INSTRUCTIONS TO FOLLOW: Copy exactly the lines from the one containing "skirt_end = board" to the one containing "bpy.context.scene.collection.objects.link(empty)", both lines included, and nothing else.

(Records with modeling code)
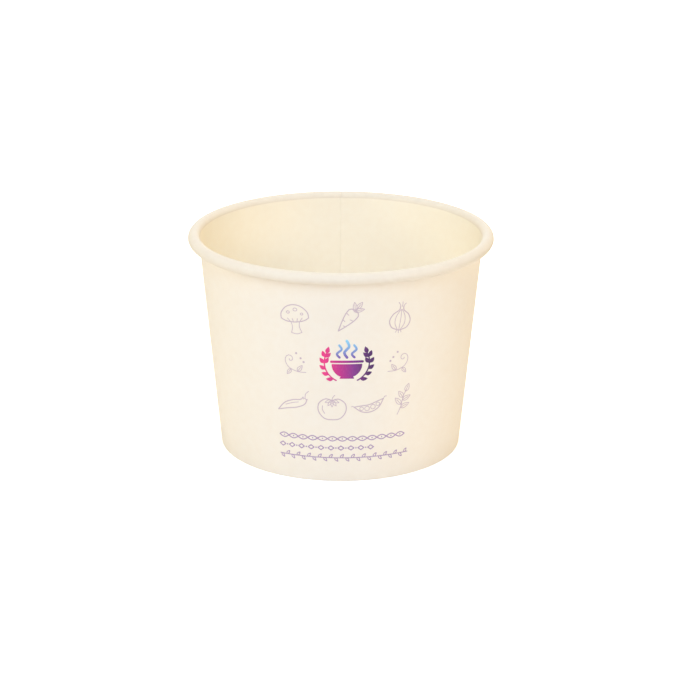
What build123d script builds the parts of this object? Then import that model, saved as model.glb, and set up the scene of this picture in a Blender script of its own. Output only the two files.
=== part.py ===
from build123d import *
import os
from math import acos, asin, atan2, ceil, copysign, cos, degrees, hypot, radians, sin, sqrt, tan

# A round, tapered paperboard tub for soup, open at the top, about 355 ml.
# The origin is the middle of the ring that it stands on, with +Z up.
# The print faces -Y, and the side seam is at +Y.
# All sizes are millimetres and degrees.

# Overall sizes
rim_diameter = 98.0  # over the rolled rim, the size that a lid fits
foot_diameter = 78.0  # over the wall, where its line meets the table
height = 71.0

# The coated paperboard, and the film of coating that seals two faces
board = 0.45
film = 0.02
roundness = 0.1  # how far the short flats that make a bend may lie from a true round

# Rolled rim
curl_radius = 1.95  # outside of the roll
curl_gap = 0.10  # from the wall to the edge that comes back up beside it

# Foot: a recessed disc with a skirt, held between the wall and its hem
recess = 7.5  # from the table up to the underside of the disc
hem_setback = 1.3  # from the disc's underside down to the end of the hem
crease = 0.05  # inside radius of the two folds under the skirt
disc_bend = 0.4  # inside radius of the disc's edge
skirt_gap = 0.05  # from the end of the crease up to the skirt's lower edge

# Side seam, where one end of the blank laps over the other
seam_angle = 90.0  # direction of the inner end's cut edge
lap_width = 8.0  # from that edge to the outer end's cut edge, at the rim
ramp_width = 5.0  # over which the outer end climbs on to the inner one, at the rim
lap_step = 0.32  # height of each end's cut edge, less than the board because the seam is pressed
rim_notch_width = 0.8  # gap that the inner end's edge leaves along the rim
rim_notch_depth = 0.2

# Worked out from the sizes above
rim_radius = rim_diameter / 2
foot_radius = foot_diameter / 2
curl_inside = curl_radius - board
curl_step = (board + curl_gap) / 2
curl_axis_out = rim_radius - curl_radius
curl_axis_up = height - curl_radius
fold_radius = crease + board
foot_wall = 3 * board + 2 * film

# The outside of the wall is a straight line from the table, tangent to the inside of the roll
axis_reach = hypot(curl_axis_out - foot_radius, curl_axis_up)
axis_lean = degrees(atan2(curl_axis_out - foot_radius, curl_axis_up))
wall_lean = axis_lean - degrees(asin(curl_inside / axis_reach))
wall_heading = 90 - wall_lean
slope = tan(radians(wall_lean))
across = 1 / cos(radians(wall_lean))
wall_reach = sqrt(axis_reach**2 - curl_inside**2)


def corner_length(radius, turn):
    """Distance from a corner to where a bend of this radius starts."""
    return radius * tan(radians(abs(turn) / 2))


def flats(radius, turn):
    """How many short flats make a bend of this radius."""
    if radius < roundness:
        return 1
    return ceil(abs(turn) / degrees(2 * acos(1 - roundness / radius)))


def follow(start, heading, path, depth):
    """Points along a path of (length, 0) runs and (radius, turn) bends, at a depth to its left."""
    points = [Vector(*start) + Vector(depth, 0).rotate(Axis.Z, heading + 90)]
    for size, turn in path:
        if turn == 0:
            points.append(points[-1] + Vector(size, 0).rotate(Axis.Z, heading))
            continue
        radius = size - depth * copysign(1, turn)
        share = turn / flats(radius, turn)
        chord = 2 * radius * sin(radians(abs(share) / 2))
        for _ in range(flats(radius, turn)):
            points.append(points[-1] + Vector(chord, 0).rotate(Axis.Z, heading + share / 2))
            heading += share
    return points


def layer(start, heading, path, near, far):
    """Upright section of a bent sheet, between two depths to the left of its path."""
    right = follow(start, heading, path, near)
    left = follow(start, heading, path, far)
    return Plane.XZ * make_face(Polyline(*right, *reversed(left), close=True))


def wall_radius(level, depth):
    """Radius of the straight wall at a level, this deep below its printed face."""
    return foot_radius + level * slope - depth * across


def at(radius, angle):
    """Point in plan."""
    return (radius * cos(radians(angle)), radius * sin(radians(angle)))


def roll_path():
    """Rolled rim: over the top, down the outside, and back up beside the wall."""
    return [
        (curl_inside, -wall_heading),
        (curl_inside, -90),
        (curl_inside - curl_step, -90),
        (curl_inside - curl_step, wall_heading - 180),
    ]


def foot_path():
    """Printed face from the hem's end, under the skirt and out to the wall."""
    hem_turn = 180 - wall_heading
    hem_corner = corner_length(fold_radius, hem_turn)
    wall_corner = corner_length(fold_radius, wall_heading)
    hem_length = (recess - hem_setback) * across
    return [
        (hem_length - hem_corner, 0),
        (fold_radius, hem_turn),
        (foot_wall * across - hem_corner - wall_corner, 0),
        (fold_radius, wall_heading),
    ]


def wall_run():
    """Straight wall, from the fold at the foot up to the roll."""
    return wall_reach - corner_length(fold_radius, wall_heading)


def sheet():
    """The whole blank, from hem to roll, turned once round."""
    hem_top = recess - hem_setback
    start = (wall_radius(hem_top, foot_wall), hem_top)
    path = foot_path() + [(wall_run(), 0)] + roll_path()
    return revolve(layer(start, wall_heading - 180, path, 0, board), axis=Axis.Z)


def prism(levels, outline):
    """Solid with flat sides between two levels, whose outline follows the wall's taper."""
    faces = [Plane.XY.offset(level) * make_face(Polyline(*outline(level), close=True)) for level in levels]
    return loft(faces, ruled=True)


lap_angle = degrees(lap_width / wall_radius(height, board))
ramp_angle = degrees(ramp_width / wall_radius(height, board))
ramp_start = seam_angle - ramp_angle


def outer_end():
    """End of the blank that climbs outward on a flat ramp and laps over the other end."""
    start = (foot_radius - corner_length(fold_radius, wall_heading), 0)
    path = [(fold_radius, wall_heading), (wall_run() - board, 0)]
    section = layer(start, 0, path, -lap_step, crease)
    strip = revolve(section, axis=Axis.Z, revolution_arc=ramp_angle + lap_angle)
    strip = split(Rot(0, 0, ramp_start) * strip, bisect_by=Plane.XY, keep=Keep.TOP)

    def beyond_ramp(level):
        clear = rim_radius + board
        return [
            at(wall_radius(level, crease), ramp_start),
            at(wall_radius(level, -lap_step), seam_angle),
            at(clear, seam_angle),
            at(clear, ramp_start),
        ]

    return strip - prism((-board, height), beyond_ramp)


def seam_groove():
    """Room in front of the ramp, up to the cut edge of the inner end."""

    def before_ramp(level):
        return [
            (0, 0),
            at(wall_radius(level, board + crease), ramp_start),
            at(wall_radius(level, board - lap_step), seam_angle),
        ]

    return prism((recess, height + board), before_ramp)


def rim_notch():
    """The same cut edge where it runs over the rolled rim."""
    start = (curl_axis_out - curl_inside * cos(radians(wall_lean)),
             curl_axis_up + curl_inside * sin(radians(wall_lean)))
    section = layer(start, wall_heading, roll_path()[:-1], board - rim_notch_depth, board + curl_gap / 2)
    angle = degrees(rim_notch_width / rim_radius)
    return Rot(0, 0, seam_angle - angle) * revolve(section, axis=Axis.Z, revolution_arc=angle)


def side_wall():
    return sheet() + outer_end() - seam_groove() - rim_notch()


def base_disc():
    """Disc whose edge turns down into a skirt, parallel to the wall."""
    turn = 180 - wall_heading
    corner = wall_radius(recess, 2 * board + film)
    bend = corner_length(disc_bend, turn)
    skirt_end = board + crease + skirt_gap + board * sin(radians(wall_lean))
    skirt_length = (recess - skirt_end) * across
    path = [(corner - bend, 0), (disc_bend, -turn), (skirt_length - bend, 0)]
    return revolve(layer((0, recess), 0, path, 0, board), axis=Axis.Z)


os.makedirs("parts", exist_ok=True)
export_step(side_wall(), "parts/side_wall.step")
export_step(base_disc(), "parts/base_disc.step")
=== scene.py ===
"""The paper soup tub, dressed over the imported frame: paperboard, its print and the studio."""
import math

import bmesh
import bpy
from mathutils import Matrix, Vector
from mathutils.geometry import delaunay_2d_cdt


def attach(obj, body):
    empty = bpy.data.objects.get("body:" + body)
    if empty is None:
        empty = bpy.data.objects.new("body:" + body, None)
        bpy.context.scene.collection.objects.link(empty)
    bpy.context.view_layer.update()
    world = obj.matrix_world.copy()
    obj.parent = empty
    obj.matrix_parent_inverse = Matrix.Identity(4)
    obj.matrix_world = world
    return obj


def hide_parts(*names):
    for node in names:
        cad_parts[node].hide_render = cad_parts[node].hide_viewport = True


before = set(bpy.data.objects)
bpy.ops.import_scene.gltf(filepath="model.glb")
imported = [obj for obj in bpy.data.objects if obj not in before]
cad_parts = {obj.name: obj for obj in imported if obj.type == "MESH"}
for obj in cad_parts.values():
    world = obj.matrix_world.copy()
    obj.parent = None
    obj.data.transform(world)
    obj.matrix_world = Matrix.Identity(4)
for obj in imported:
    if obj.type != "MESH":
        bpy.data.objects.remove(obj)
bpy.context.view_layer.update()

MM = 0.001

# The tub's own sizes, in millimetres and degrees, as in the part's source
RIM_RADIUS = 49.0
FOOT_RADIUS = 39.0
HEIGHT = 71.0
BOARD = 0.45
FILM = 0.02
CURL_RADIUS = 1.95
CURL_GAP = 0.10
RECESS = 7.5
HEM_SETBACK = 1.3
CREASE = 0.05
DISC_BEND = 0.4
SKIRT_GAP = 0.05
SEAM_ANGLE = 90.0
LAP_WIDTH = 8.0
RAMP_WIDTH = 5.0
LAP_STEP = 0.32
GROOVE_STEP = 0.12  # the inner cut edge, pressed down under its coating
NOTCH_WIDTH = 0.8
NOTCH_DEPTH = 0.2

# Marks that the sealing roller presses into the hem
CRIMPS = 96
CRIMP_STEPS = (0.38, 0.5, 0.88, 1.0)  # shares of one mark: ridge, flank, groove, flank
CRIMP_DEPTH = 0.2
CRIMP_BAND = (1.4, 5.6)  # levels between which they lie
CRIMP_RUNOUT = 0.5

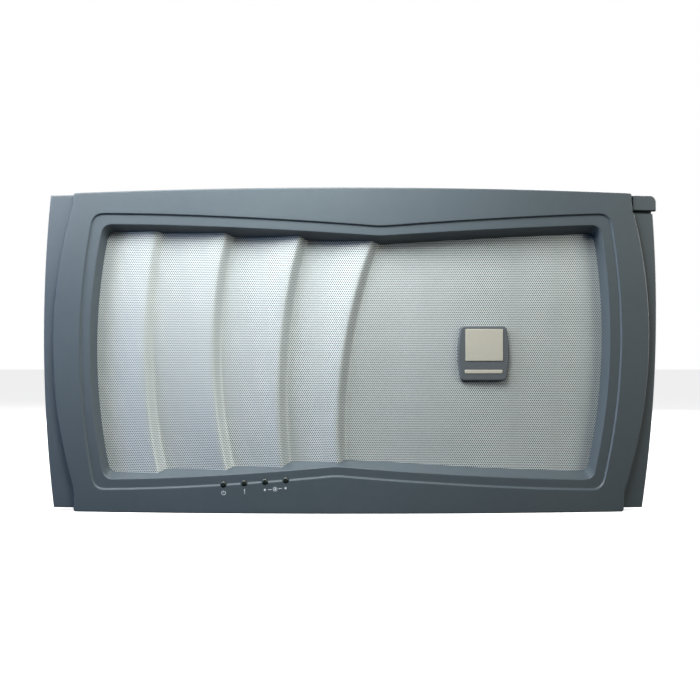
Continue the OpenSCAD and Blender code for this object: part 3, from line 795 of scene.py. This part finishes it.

SOLUTION:
    skirt_end = board + crease + skirt_gap + board * sin(radians(wall_lean))
    skirt_length = (recess - skirt_end) * across
    path = [(corner - bend, 0), (disc_bend, -turn), (skirt_length - bend, 0)]
    return revolve(layer((0, recess), 0, path, 0, board), axis=Axis.Z)


os.makedirs("parts", exist_ok=True)
export_step(side_wall(), "parts/side_wall.step")
export_step(base_disc(), "parts/base_disc.step")
=== scene.py ===
"""The paper soup tub, dressed over the imported frame: paperboard, its print and the studio."""
import math

import bmesh
import bpy
from mathutils import Matrix, Vector
from mathutils.geometry import delaunay_2d_cdt


def attach(obj, body):
    empty = bpy.data.objects.get("body:" + body)
    if empty is None:
        empty = bpy.data.objects.new("body:" + body, None)
        bpy.context.scene.collection.objects.link(empty)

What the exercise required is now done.